Everything was now working and all that remained was to let paper work and the slow wheels of bureaucracy turn to a completion. As it turned out, the vessel could not be donated to a private entity or, for that matter, even a public entity. It could only be donated to the State. Arrangements were made for the State to accept the vessel then turn it over to City of Jacksonville, who in turn guaranteed placement.
On September 13,1989, the giant dry dock AFDM-9, with four tugs at her side, left the St. Johns River for the last time. When they cleared the jetties two of the tugs returned to port. The remaining two continued on for another 45 miles to the Southeast and spotted the giant vessel above her final resting place. The equipment barge, which had accompanied the tow, was pulled along side the dry dock. The crew hurried to make ready all systems so the automatic valves that flood the bilge could be opened. Finally, the switches were engaged and within 30 minutes the giant vessel came to rest 120 feet below the surface of the Atlantic Ocean.
Before the last breath of air had finished leaking from her old seams, divers were descending to make an inspection and record the heading in which the vessel landed. Everything had gone as planned, it had landed flat on the keel line with the huge wing walls extending vertically toward the surface of the ocean. The placement was finally completed.
However, the forces of Mother Nature would take their toll. A later inspection revealed that the ground swells from hurricane David, which had passed near our coast, had collapsed one wing wall and rotated the huge vessel about 14 degrees from its original heading. Later, the effects of the devastating hurricane Hugo would collapse the one remaining wing. Today the vessel is one huge flat reef which measures approximately 180 feet in width, 608 feet in length and stands over 14 feet tall. This represents an area approximately the size of two foot ball fields placed side by side, which is a nice reef, a real nice reef.
In the past several years there have been reports of wahoo, tuna, sail cobia, king and even a white marlin being caught in the Dry Dock area. The area abounds with bait fish so you can also expect plenty of action from the barracuda.

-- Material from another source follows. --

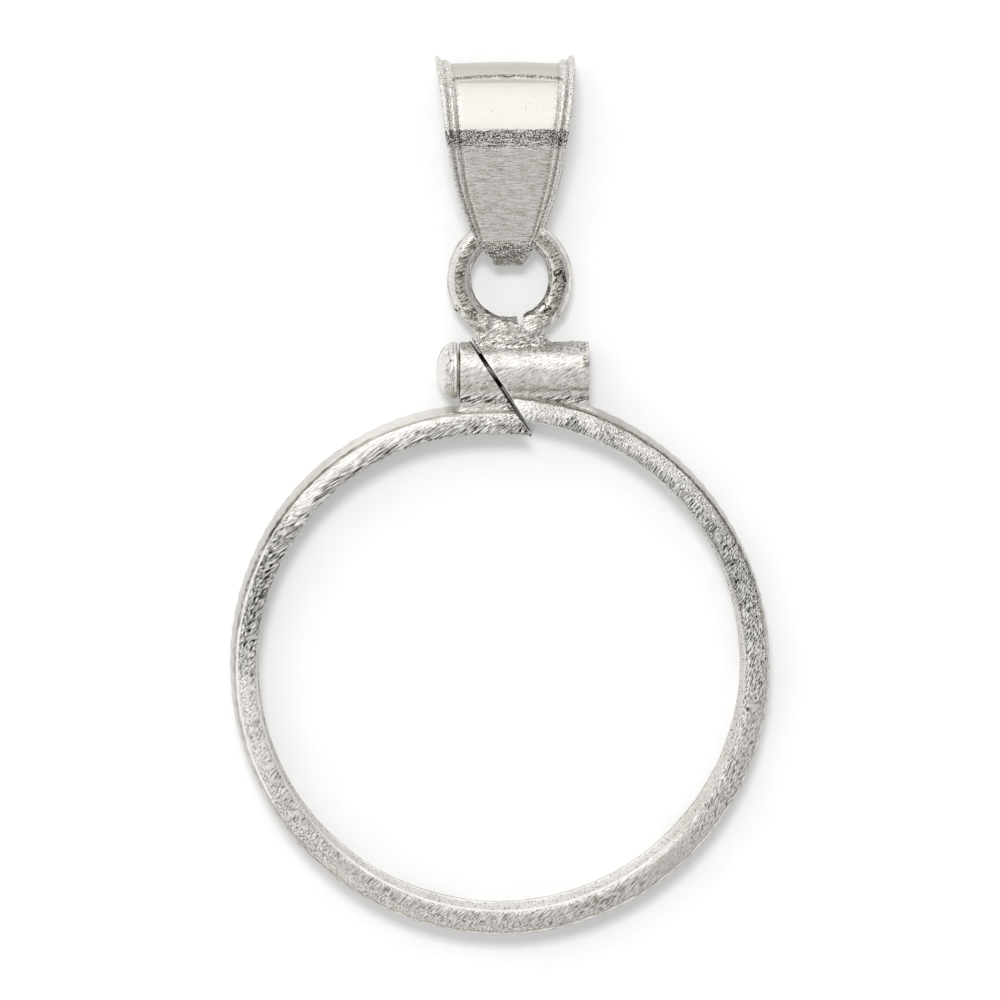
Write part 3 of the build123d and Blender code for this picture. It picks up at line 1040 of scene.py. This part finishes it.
def makeBail(s):
    points, length = sideLine(s)
    count = len(points)
    step = length / count
    ways = []
    for i in range(count):
        along = points[(i + 6) % count] - points[i - 6]
        ways.append(Vector((-along.y, along.x)).normalized())
    half, strip, sunk = s["halfWidth"], s["strip"], -s["panel"]
    # right half of the section, from the panel outwards
    side = [(2.1, sunk), (2.17, sunk - 0.01), (2.22, sunk - 0.02), (2.27, sunk + 0.02),  # panel
            (2.33, -0.04), (2.38, -0.008), (2.44, 0), (2.5, -0.02), (2.55, -0.07),  # inner ridge
            (2.59, -0.085), (2.63, -0.06),  # groove
            (2.68, -0.015), (2.74, 0), (2.82, -0.005), (2.88, -0.04), (half, -0.09),  # outer ridge
            (half, 0.07 - strip), (half - 0.03, 0.02 - strip), (half - 0.09, -strip)]  # plain inner side
    section = side + [(-x, out) for x, out in reversed(side)]
    obj = drawOutline("bailDressed", [(x, 0, out) for x, out in section])
    divide(lambda c, l: l > 4, 30)
    divide(lambda c, l: 0.15 < l < 0.3, 2)
    pickAll()
    bpy.ops.mesh.extrude_repeat(steps=count, offset=(0, step, 0))

    # the straight strip laid along the side view, each leaf with its own outline and lean
    bm = bmesh.from_edit_mesh(obj.data)
    across = bm.verts.layers.float.new("across")
    pastLap = bm.verts.layers.float.new("pastLap")
    tilt = math.radians(s["tilt"])
    wireX, wireY, wireZ = s["wire"]
    ridgeEnd, ridgeFade, ridgeLevel = s["ridgeEnd"]
    lapStart, lapHold, lapFade = s["lapRun"]
    hollowFrom, hollowTo, hollowDeep = s["hollow"]
    hollowReach, steepness, middleShare = s["hollowShape"]
    for v in bm.verts:
        x, run, out = v.co
        i = round(run / step)
        before = ((count - i) * step if i > count / 2 else -i * step) + s["lapBow"] * (x / half) ** 2
        if out > -strip / 2:
            out -= (out - ridgeLevel) * held((ridgeEnd - points[i % count].x) / ridgeFade)
        # where the front leaf laps over the tongue, the strip below is thinner
        past = held(before / lapStart) if before < lapHold else held(1 - (before - lapHold) / lapFade)
        out -= past * s["lapStep"] * (out + strip) / strip
        y, z = points[i % count] + ways[i % count] * out
        localY = (y - wireY) * math.cos(tilt) + (z - wireZ) * math.sin(tilt)
        localZ = (z - wireZ) * math.cos(tilt) - (y - wireY) * math.sin(tilt)
        share = (localY - s["bottom"]) / s["length"]
        back, front = [shift + math.tan(math.radians(lean)) * s["length"] * share
                       for shift, lean in (s["back"], s["front"])]
        wide = min(abs(x / half) / hollowReach, 1)
        deep = hollowDeep * held((y - hollowFrom) / (hollowTo - hollowFrom))
        y -= deep * (1 - wide ** steepness) * (middleShare + (1 - middleShare) * wide ** 2)
        leafX = back + (front - back) * (localZ / s["leafDepth"] + 0.5)
        v[across] = x / half
        v[pastLap] = before
        v.co = (wireX + leafX + x * smoothTable(s["outline"], share), y, z)
    bmesh.update_edit_mesh(obj.data)
    faceOutwards(0.0005)
    closeEdit()
    toCadPlace(obj, "bailDressed")
    return obj


bailFinish = dict(
    silverFinish,
    strokes=[(0, 0.028, 0.5, 0.34, None), (4, 0.028, 0.3, 0.2, None)],
    grainSize=0.05, grain=1.0, rough=(0.22, 0.3), pitLevel=0.74,
    # where each place begins and ends, and for a band how soft it is; across is in shares of the half width
    along={"band": (14.5, 15.05), "bandEnd": (15.34, 15.46), "satin": (14.4, 14.6), "mirror": (15.46, 17.4, 0.06),
           "groove": (17.53, 17.59, 0.05), "top": (17.53, 17.68), "bend": (10.4, 10.8), "side": (17.6, 18.1, 1.0, 0.3)},
    heights={"front": (1.6, 2.0), "bend": (0.6, 1.0)},
    across={"panel": (0.72, 0.78), "groove": (0.78, 0.84), "mirror": (0.66, 0.8), "line": (0.87, 0.895, 0.012),
            "innerLine": (0.745, 0.77, 0.012)},
    lap={"line": (-0.01, 0.05, 0.03), "end": (-0.75, -0.45), "endEdge": (0.0, 0.05)},
    marks={"plain": 0.55, "band": 4.0, "groove": 2.0, "bend": 1.1, "leafEnd": 0.7, "rails": 0.9},
    dark={"plain": 0.0, "band": 0.2, "groove": 0.22, "bend": 0.12, "lines": 0.08, "unevenLines": 1.2, "top": 0.08,
          "mirror": -0.02, "rails": -0.01, "lapLine": 0.3, "leafEnd": 0.06, "satin": 0.03, "side": 0.1},
    undrawn={"rails": 0.85, "band": 0.75, "bend": 0.6, "groove": 0.8},
    pitted={"plain": 0.0, "band": 0.14, "rails": 0.06},
)


def bailWearAndPaintedLight(bench, s):
    x, y, z = bench.place()
    along, heights, widths, laps, undrawn = s["along"], s["heights"], s["across"], s["lap"], s["undrawn"]
    across = abs(bench.values("across"))
    lap = bench.values("pastLap")
    front = bench.between(z, *heights["front"])
    wobble = (bench.noise(bench.millimetres(), 0.5) - 0.5) * 0.16
    line = y + wobble
    bowed = y + across * across * 0.2 + wobble * 0.2
    panel = bench.until(across + wobble * 0.3, *widths["panel"])
    rails = 1 - panel
    # the band below the polished panel: rough and pitted, and painted darker as a dark reflection
    band = bench.between(line, *along["band"]) * bench.until(line, *along["bandEnd"]) * front
    satin = panel * front * bench.until(y, *along["satin"])
    # painted shadow: a dark line along the step where the front leaf laps over the tongue
    lapLine = bench.band(lap, *laps["line"])
    leafEnd = bench.between(lap, *laps["end"]) * bench.until(lap, *laps["endEdge"])
    # painted shade: a thin dark line across the leaf where its top rolls over; the shape has no groove there
    groove = bench.band(bowed, *along["groove"]) * bench.until(across, *widths["groove"])
    # painted shade: the panel above that line, where the top rolls over, is darker, with fewer marks
    top = bench.between(bowed, *along["top"]) * panel
    bend = bench.until(y, *along["bend"]) * bench.between(z, *heights["bend"])
    lines = bench.band(across, *widths["line"]).most(bench.band(across, *widths["innerLine"]))
    mirror = bench.band(y, *along["mirror"]) * bench.until(across + wobble * 0.4, *widths["mirror"]) * front
    # painted shade: side faces near the top are darker
    side = (1 - bench.between(bench.upright(), 0.1, 0.6)) * bench.between(y, *along["side"])
    strength = addMasks(s["marks"], band=band, groove=groove, bend=bend, leafEnd=leafEnd, rails=rails)
    strength = strength * (1 - mirror * 0.93) * (1 - top * 0.85)
    darker = addMasks(s["dark"], band=band, groove=groove, bend=bend, lines=lines, unevenLines=lines * wobble, top=top,
                      mirror=mirror, rails=rails, lapLine=lapLine, leafEnd=leafEnd, satin=satin, side=side)
    plainest = (rails * undrawn["rails"]).most(band * undrawn["band"])
    plainest = plainest.most(bend * undrawn["bend"]).most(groove * undrawn["groove"])
    pitted = addMasks(s["pitted"], band=band, rails=rails) * (1 - mirror)
    return strength, 1 - plainest, darker, mirror, pitted


# putting it together
ring = makeChannelRing(ringSet)
dress(ring, finishSilver("filedSilver", ringFinish, ringWearAndPaintedLight), "frame", "bezel_frame")
print("channel ring done")
top = makeSolderedTop(topSet)
dress(top, finishSilver("solderedSilver", topFinish, topWearAndPaintedLight), "frame", "bezel_frame")
print("soldered top done")
screw = makeScrew(screwSet)
dress(screw, finishSilver("screwSilver", screwFinish, screwWearAndPaintedShade), "screw", "clamp_screw")
print("screw done")
bail = makeBail(bailSet)
dress(bail, finishSilver("satinSilver", bailFinish, bailWearAndPaintedLight), "bail", "bail")
print("bail done")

With the average speed of the today’s recreational fishing boats, the run to the Dry Dock can be made in about an hour and half from either Jacksonville or St. Augustine depending on weather, of course. Another 10 miles to the East and you’re on the “Roll-Down” at the edge of the Gulf stream. Both areas can easily be fished on the same day. However, on long trips like these it goes without saying to check the weather conditions before starting out. This is the cardinal rule. Additionally you need to monitor the VHF weather channels during the day to keep yourself appraised of any changes .
“The Dry Dock,” a great place to fish, and a great achievement by the Jacksonville Offshore Sport Fishing Club.